What about using "Entity" init-cap as an intermediate term instead of "Party" (as we're using it now)? Role isn't a term of legal art, though it conveys a sense of a set of duties, and rights, and functions. E.g., a policeman role in one country has a different set of duties from a policeman role in another country.

It would probably be useful, in any case, to clarify that the same entity in real life may be in a position to fill multiple roles. The analogue in the technical spec is that a running software program may be in a position to fill multiple roles. By analogy in baseball, the role is "pitcher" but the entity filling the role is (some famous baseball pitcher's name :-).

Since we're already being a bit confusing by using "authorizing user" at both the legal and the technical layers, would it be useful to use "authorizing party" in this doc? The SAML concept of a "principal" is quite useful in this general area. Then we can clarify that a "principal" uses an "agent", perhaps (in the sense of a "user agent" that is a running software program). Security is neutral with respect to the difference between natural and legal persons, but privacy is not neutral with respect to that.

(CBLFs = carbon-based life forms. Check out "They're made out of meat": http://www.mit.edu/people/dpolicar/writing/prose/text/thinkingMeat.html)

The simple diagram of bidirectional arrows wouldn't necessarily confuse a lawyer, since a two-party relationship isn't assumed to be reciprocal. The next diagram breaks them out modularity, so maybe the first diagram is okay. However, the "trust relationship" language isn't serving us very well. In essence, we really are trying to make these be formal responsibilities that can rise to the level of a contractual or legal duty. The practical goal for someone who wants to operate an UMA-conforming service is to let them layer these duties and rights into higher-order ecosystems that they're participating in.

Would "legal relationship" or "binding relationship" or "contractual relationship" be a good substitute name? Or "binding obligation"? There's a heck of a lot of baggage around the word "trust". Should we not even call this document a "Trust Model"? It's really a kind of contractual framework.

A frequent problem in dealing with contractual relationships is the agency problem. If you delegate something to someone else, they need to formally take on responsibility. In legal situations, assignment and negotiation are often confused. Delegation of duties doesn't extinguish the original responsible party's duty to the benefited party.

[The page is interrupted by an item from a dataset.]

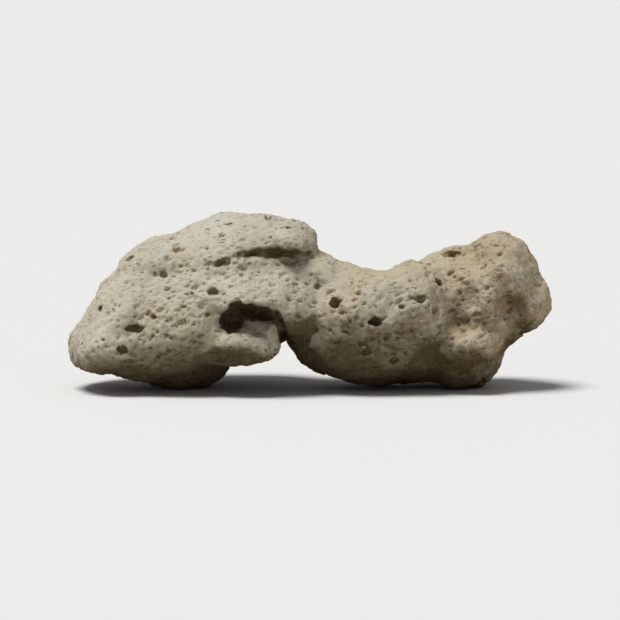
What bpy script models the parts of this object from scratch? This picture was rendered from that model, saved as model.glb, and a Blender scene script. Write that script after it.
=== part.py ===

The fifth and sixth columns of all the TR charts are the key bits. Think of each row like this: "When [TR is formed], the [responsible party] is obligated to the [expecting party] to [list of behavior]." Would making these into full sentences make easier to snap the UMA framework into contracts or laws? At the World Economic Forum, there's been some work done on control rights of people with respect to their data (this is where the "PDRL" idea came from, from the technical subgroup). Also, the W3C ODRL touches on this. See also the Chain-Link Confidentiality paper: @@add link

Should we consider adding to this document a baseline requirement for subsequent (chained) authorizing users who used to be requesting parties to attenuate access rights further down the chain? "Comparative and contributory negligence" is a nascent area of law that's somewhat related; e.g., in a car crash, you might have multiple parties responsible in percentages. We could perhaps use this concept to reduce duties of the upstream authorizing parties to ensure that downstream parties take their duties seriously? This has to do with damages being awarded. So "attenuation" seen with a technical lens could be seen as "gaining more duties" with a legal lens.

The colors in the numbered TR diagram are "larger" buckets of the small modular buckets of duties.

We should look at the Uniform Electronic Transactions Act (http://www.nccusl.org/Act.aspx?title=Electronic%20Transactions%20Act) for the definitions of "electronic agent" and "automated transaction". These may help this doc.

Let's convene more of these! Eve will schedule another ad hoc call for a few weeks hence.